Isn't the dual space to R^3 isomorphic to R^3? And planes going through the origin have equations Ax + By + Cz = 0 for various (but not all) real A, B and C.
Isn't the dual space to R^3 isomorphic to R^3? And planes going through the origin have equations Ax + By + Cz = 0 for various (but not all) real A, B and C.
suppose we have an element of (R^{3})*.
this is a linear function f:R^{3}-->R. since f is linear, f(x,y,z) = ax + by + cz.
now, consider the mapping φ:P-->(R^{3})*, where P is the set of planes through the origin, given by:
if p is the plane defined by Ax + By + Cz = 0, φ(p) = f, where f(x,y,z) = Ax + By + Cz.

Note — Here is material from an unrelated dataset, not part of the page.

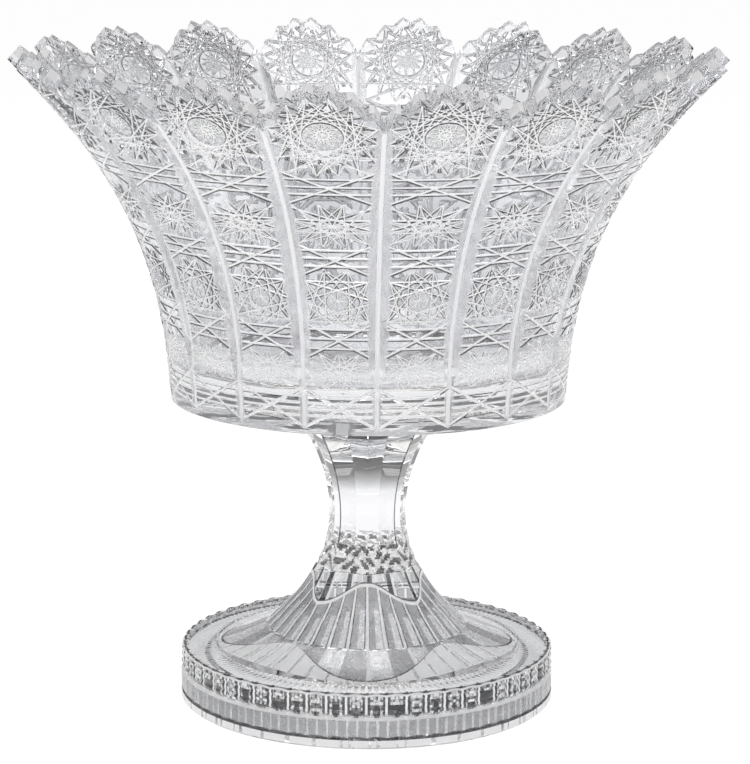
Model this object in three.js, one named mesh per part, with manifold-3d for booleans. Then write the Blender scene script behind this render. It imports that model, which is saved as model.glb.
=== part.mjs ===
// Footed bowl of cut crystal: a flared bowl with a scalloped rim and eighteen
// upright mitre grooves, bonded to an eight-sided stem on a ribbed, fluted foot.
// Millimetres, +Z up, standing on z = 0 with its axis on Z. A groove of the bowl
// and a corner of the stem both face about -Y.
import * as THREE from 'three';
import { mergeVertices } from 'three/addons/utils/BufferGeometryUtils.js';
import Module from 'manifold-3d';

const wasm = await Module();
wasm.setup();

// Driving dimensions.
const rimRadius = 152.5;
const bowlFloorHeight = 134;     // underside of the bowl above the table
const bowlOuterRise = 144.5;     // from there up to the outer edge of the rim
const bowlBaseRadius = 85;
const bowlLean = 10;             // even outward lean of the wall from base to rim
const flarePower = 2.5;          // how late the wall turns outward
const baseWall = 10;
const rimWall = 7;
const cavityFloor = 15;          // thickness of glass under the inside of the bowl
const cavityCorner = 26;         // radius between the inside floor and the wall
const panels = 18;
const bowlTurn = 2.4;            // degrees between a groove and the stem's corner
const scallopDrop = 0.09;        // depth of the rim's dips, as a share of the rise
const mitreDepth = 2.8;
const mitreWidth = 9.4;
const mitreFoot = 16;            // where a groove runs out above the bowl's underside
const mitreRunOut = 9;

const bond = 0.3;                // thickness of each layer of adhesive
const waistRadius = 16.5;        // to the corners of the stem
const waistHeight = 82;
const upperFlare = 0.0082;       // growth of the radius with the square of the height
const lowerFlare = 0.0108;
const stemBottom = 59;
const stemSides = 8;

const footRadius = 81;
const footEdge = 23.7;           // height of the foot's upright edge
const ribs = 60;
const ribDepth = 1.7;
const ribBottom = 14;
const fluteBandBottom = 5;
const ribBandDip = 0.6;
const footBevel = 0.9;
const ringRadius = 65.5;         // where the flat top turns up towards the cone
const coneRadius = 43.5;
const coneFlutes = 32;
const coneFluteDepth = 1.5;
const coneTop = 53;
const recessRadius = 70;
const recessDepth = 2.5;

const degrees = Math.PI / 180;

const crystal = (color) => new THREE.MeshStandardMaterial({ color, roughness: 0.04, metalness: 0 });
const materials = {
  bowl: crystal(0xe6e9ec),
  stem: crystal(0xd9dde2),
  foot: crystal(0xdfe3e6),
  bond: crystal(0xf1efe6),
};

// A turned body about Z; `shape` may move each vertex, given its column and row.
function turned(profile, columns, shape) {
  const geometry = new THREE.LatheGeometry(profile, columns);
  if (shape) {
    const position = geometry.attributes.position;
    for (let column = 0; column <= columns; column += 1) {
      for (let row = 0; row < profile.length; row += 1) {
        const { radius, height, angle } = shape(column % columns, row);
        const index = column * profile.length + row;
        position.setXYZ(index, radius * Math.sin(angle), height, radius * Math.cos(angle));
      }
    }
  }
  return geometry.rotateX(Math.PI / 2);
}

function solid(geometry) {
  geometry.deleteAttribute('normal');
  geometry.deleteAttribute('uv');
  const merged = mergeVertices(geometry, 1e-4);
  const kept = [];
  const index = merged.index.array;
  for (let i = 0; i < index.length; i += 3) {
    const [a, b, c] = [index[i], index[i + 1], index[i + 2]];
    if (a !== b && b !== c && c !== a) {
      kept.push(a, b, c);
    }
  }
  return new wasm.Manifold(new wasm.Mesh({
    numProp: 3,
    vertProperties: new Float32Array(merged.attributes.position.array),
    triVerts: new Uint32Array(kept),
  }));
}

function geometryOf(manifold) {
  const mesh = manifold.getMesh();
  const geometry = new THREE.BufferGeometry();
  geometry.setAttribute('position', new THREE.BufferAttribute(mesh.vertProperties, 3));
  geometry.setIndex(new THREE.BufferAttribute(mesh.triVerts, 1));
  geometry.computeVertexNormals();
  return geometry;
}

function piece(name, manifold, material) {
  const mesh = new THREE.Mesh(geometryOf(manifold), material);
  mesh.name = name;
  return mesh;
}

// The bowl's wall: t runs from 0 at the underside to 1 at the rim's outer edge.
const bowlFlare = rimRadius - bowlBaseRadius - bowlLean;

function outerWall(t) {
  return {
    radius: bowlBaseRadius + bowlLean * t + bowlFlare * t ** flarePower,
    height: bowlFloorHeight + bowlOuterRise * t,
  };
}

function innerWall(t) {
  const { radius, height } = outerWall(t);
  const slope = (bowlLean + bowlFlare * flarePower * t ** (flarePower - 1)) / bowlOuterRise;
  const wall = baseWall + (rimWall - baseWall) * t;
  const reach = wall / Math.hypot(1, slope);
  return { radius: radius - reach, height: height + reach * slope };
}

function bowl() {
  const wallStart = 0.02;
  const innerStart = 0.24;
  const outerRows = [wallStart, 0.1, 0.15, 0.2, 0.3, 0.4, 0.5, 0.6, 0.7, 0.78, 0.86, 0.93, 1];
  const innerRows = [1, 0.92, 0.84, 0.74, 0.62, 0.5, 0.37, innerStart];
  const rows = [];
  rows.push({ side: 'fixed', radius: 0, height: bowlFloorHeight });
  rows.push({ side: 'fixed', radius: bowlBaseRadius - 2, height: bowlFloorHeight });
  outerRows.forEach((t) => rows.push({ side: 'outer', t }));
  innerRows.forEach((t) => rows.push({ side: 'inner', t }));
  const cornerTop = innerWall(innerStart);
  const cavityHeight = bowlFloorHeight + cavityFloor;
  const cornerSteps = 3;
  for (let step = 1; step <= cornerSteps; step += 1) {
    const turn = (step / cornerSteps) * 90 * degrees;
    rows.push({
      side: 'fixed',
      radius: cornerTop.radius - cavityCorner * (1 - Math.cos(turn)),
      height: cornerTop.height - (cornerTop.height - cavityHeight) * Math.sin(turn),
    });
  }
  rows.push({ side: 'fixed', radius: 0, height: cavityHeight });

  // Across one panel: the groove's line, its two edges and the panel's face.
  const columnsPerPanel = 6;
  const panelAngle = 360 / panels;
  const scallopStart = 0.8;

  const across = (column, t) => {
    const place = column % columnsPerPanel;
    const edge = (mitreWidth / 2 / outerWall(t).radius) / degrees;
    const middle = (panelAngle / 2 + edge) / 2;
    return [0, edge, middle, panelAngle / 2, panelAngle - middle, panelAngle - edge][place];
  };

  const alongScallop = (t, share) => {
    if (t <= scallopStart) {
      return t;
    }
    const rim = 1 - scallopDrop * (1 - Math.sin(share * Math.PI));
    return scallopStart + ((t - scallopStart) * (rim - scallopStart)) / (1 - scallopStart);
  };

  const shape = (column, row) => {
    const { side, t = 0.5, radius, height } = rows[row];
    const panel = Math.floor(column / columnsPerPanel);
    const offset = across(column, side === 'fixed' ? innerStart : t);
    const angle = (panel * panelAngle + offset + bowlTurn) * degrees;
    if (side === 'fixed') {
      return { radius, height, angle };
    }
    const place = alongScallop(t, offset / panelAngle);
    if (side === 'inner') {
      return { ...innerWall(place), angle };
    }
    const point = outerWall(place);
    if (offset === 0) {
      const above = point.height - bowlFloorHeight - mitreFoot;
      point.radius -= mitreDepth * Math.min(1, Math.max(0, above / mitreRunOut));
    }
    return { ...point, angle };
  };

  const profile = rows.map((row, i) => {
    const { radius, height } = shape(3, i);
    return new THREE.Vector2(radius, height);
  });
  return solid(turned(profile, panels * columnsPerPanel, shape));
}

// The stem's corner line, which the foot's cone carries on.
function stemRadius(height) {
  const away = height - waistHeight;
  return waistRadius + (away > 0 ? upperFlare : lowerFlare) * away ** 2;
}

function column(bottom, top, sides, steps, radiusAt) {
  const profile = [new THREE.Vector2(0, bottom)];
  for (let step = 0; step <= steps; step += 1) {
    const height = bottom + ((top - bottom) * step) / steps;
    profile.push(new THREE.Vector2(radiusAt(height), height));
  }
  profile.push(new THREE.Vector2(0, top));
  return turned(profile, sides);
}

function stem() {
  return solid(column(stemBottom, bowlFloorHeight - bond, stemSides, 14, stemRadius));
}

function bondFilm(bottom, radius) {
  return solid(column(bottom, bottom + bond, stemSides, 1, () => radius));
}

function footPlate() {
  const inside = recessRadius - recessDepth;
  const neck = stemRadius(coneTop) - 5;
  const rows = [
    [0, recessDepth, 0],
    [inside, recessDepth, 0],
    [recessRadius, 0, 0],
    [footRadius - footBevel, 0, 0],
    [footRadius, footBevel, 0],
    [footRadius, fluteBandBottom, 0],
    [footRadius, fluteBandBottom + 1, ribBandDip],
    [footRadius, ribBottom, ribBandDip],
    [footRadius, ribBottom + 1, ribDepth],
    [footRadius, footEdge - 1, ribDepth],
    [footRadius - 1, footEdge, ribDepth],
    [ringRadius, footEdge, 0],
    [coneRadius, coneBottom(), 0],
    [neck, coneBottom() + 1, 0],
    [0, coneBottom() + 1, 0],
  ];
  const profile = rows.map(([radius, height]) => new THREE.Vector2(radius, height));
  const columns = ribs * 2;
  return solid(turned(profile, columns, (place, row) => {
    const [radius, height, dip] = rows[row];
    const angle = (place * 360 * degrees) / columns;
    return { radius: radius - (place % 2 ? dip : 0), height, angle };
  }));
}

// Height at which the flared line reaches the foot of the cone.
function coneBottom() {
  return waistHeight - Math.sqrt((coneRadius - waistRadius) / lowerFlare);
}

function footCone() {
  const bottom = coneBottom();
  const steps = 5;
  const rows = [[0, bottom - 2, 0], [coneRadius, bottom - 2, 0]];
  for (let step = 0; step <= steps; step += 1) {
    const height = bottom + ((coneTop - bottom) * step) / steps;
    rows.push([stemRadius(height), height, coneFluteDepth]);
  }
  rows.push([0, coneTop, 0]);
  const profile = rows.map(([radius, height]) => new THREE.Vector2(radius, height));
  const columns = coneFlutes * 2;
  return solid(turned(profile, columns, (place, row) => {
    const [radius, height, dip] = rows[row];
    const angle = (place * 360 * degrees) / columns;
    return { radius: radius - (place % 2 ? dip : 0), height, angle };
  }));
}

function foot() {
  const neck = solid(column(coneTop - 6, stemBottom - bond, stemSides, 3, stemRadius));
  return footPlate().add(footCone()).add(neck);
}

const bowlWithStem = new THREE.Group();
bowlWithStem.add(piece('bowl', bowl(), materials.bowl));
bowlWithStem.add(piece('bowl_bond_film', bondFilm(bowlFloorHeight - bond, 37), materials.bond));
bowlWithStem.add(piece('stem', stem(), materials.stem));
bowlWithStem.add(piece('foot_bond_film', bondFilm(stemBottom - bond, 21.5), materials.bond));
bowlWithStem.add(piece('foot', foot(), materials.foot));

export default bowlWithStem;
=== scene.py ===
"""Looks of a footed bowl of cut crystal.

Lengths inside the shape functions are millimetres, in the frame's own axes: the
bowl stands on z = 0, its axis is Z, and it is seen from -Y.
"""
import math

import bmesh
import bpy
import numpy as np
from mathutils import Matrix, Vector

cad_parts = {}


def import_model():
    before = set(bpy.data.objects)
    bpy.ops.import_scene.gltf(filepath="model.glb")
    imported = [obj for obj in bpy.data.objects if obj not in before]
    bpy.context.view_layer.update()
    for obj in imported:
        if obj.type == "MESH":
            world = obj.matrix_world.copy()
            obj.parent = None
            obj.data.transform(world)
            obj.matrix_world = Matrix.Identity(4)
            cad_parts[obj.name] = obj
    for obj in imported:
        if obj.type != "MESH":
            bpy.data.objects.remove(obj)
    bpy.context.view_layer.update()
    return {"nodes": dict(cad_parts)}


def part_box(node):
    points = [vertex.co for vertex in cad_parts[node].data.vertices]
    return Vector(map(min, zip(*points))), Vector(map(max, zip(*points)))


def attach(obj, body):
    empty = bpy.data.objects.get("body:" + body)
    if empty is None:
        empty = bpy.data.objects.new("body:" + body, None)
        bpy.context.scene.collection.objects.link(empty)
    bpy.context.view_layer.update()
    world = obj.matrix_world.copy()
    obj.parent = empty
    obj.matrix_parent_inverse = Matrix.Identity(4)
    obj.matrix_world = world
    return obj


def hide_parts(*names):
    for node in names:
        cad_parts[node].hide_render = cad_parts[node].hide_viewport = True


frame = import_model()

MM = 0.001


def millimetres(node):
    low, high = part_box(node)
    return np.array(low) / MM, np.array(high) / MM


# ---------------------------------------------------------------- driving sizes
bowl_low, bowl_high = millimetres("bowl")
stem_low, stem_high = millimetres("stem")
foot_high = millimetres("foot")[1]

# The bowl: an upright outer curve that leans and flares, and a wall inside it.
PANELS = 18
PANEL_ANGLE = 2 * math.pi / PANELS
BOWL_TURN = math.radians(2.4)      # from a corner of the stem to a groove
BOWL_FLOOR = bowl_low[2]
RIM_RADIUS = bowl_high[0] / math.cos(BOWL_TURN)
BASE_RADIUS = 85.0
LEAN = 10.0                        # gained evenly up the wall
FLARE = RIM_RADIUS - BASE_RADIUS - LEAN
FLARE_POWER = 2.5
RISE = 144.5
BASE_WALL = 10.0
RIM_WALL = 7.0
CAVITY_FLOOR = 15.0
CAVITY_CORNER = 26.0
CAVITY_START = 0.24                # share of the rise where the inside wall starts
FLOOR_SHARE = 0.35                 # of the cavity below that, what its flat floor takes
FLOOR_MIDDLE = 2.0                 # radius of the face that closes the cavity's floor

# The rim: scallops, one to a panel, with V notches.
SCALLOP_DROP = 0.09
RIM_NOTCHES = 6
NOTCH_OUTSIDE = 6.4                # depth of a rim notch on the outer face
NOTCH_INSIDE = 3.4
TIP_START = 3.5                    # how far in from the outer face the tips are white frost, a painted highlight

# The stem: eight sides round a waist, with rippled cuts round the bottom.
SIDES = 8
ARCHES = SIDES // 2                # round the cone of the foot
WAIST_RADIUS = 16.5
WAIST_HEIGHT = 82.0
UPPER_FLARE = 0.0082               # radius gained per square of the distance above it
LOWER_FLARE = 0.0108
STEM_ROWS = 80
WAVES = 14
WAVE_TOP = 70.0
WAVE_FADE = 3.0
WAVE_DEPTH = 0.8

# The foot, in heights from the floor.
FOOT_RADIUS = foot_high[0]
FOOT_EDGE = 23.7
BEVEL = 0.9
RIBS = 60
RIB_BOTTOM = 14.4
RIB_TOP = 21.6
RIB_ROWS = 7
RIB_DEPTH = 2.1
RIB_SWELL = 0.3                    # of a rib's face, in and out up its height
FLUTES = 32
FLUTE_TOP = 49.3
FLUTE_ROWS = 18
ARCH_HEIGHT = 50.0                 # mean height of the line over the flutes
ARCH_RISE = 4.3                    # and how far it goes above and below that
CONE_RADIUS = 43.5
RING_RADIUS = 65.5
RING_BEADS = 160
BEAD_DEPTH = 0.7
RECESS_RADIUS = 70.0
RECESS_DEPTH = 2.5

TURN_STEPS = 960                   # a multiple of ribs, flutes, beads and sides
CONTACT = 0.02                     # glass meets the adhesive with no air between

# Places in each piece's list of materials, which place() fills in this order.
# The near-black finish and the dark grey satin are painted shade; the white frost is also a
# painted highlight on ridges, edges and tips.
POLISHED, FROST_AND_PAINTED_HIGHLIGHT, SATIN, JOINT, SATIN_WITH_PAINTED_SHADE, PAINTED_SHADE, CLEAR = range(7)


# ---------------------------------------------------------------- mesh helpers
def new_mesh(name, points, faces, finishes=()):
    """A mesh, and for each face the place of its material in the mesh's list."""
    mesh = bpy.data.meshes.new(name)
    mesh.from_pydata([tuple(p) for p in points], [], faces)
    if finishes:
        mesh.polygons.foreach_set("material_index", finishes)
    return mesh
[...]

the question is now: why is this not a bijection?
it might be instructive to note that:
1) the planes x + y + z = 0 and 2x + 2y + 2z = 0 are the same plane, but the linear functionals f(x,y,z) = x + y + z and g(x,y,z) = 2x + 2y + 2z are different.
2) the 0-functional does not correspond to any plane (why?).
if you are clever enough, can you think of a way to express φ(p) as an inner product of the vector (A,B,C) and something? how does this relate to the normal vector to a plane p?
since 3 = 1 + 2, can you see some connection here?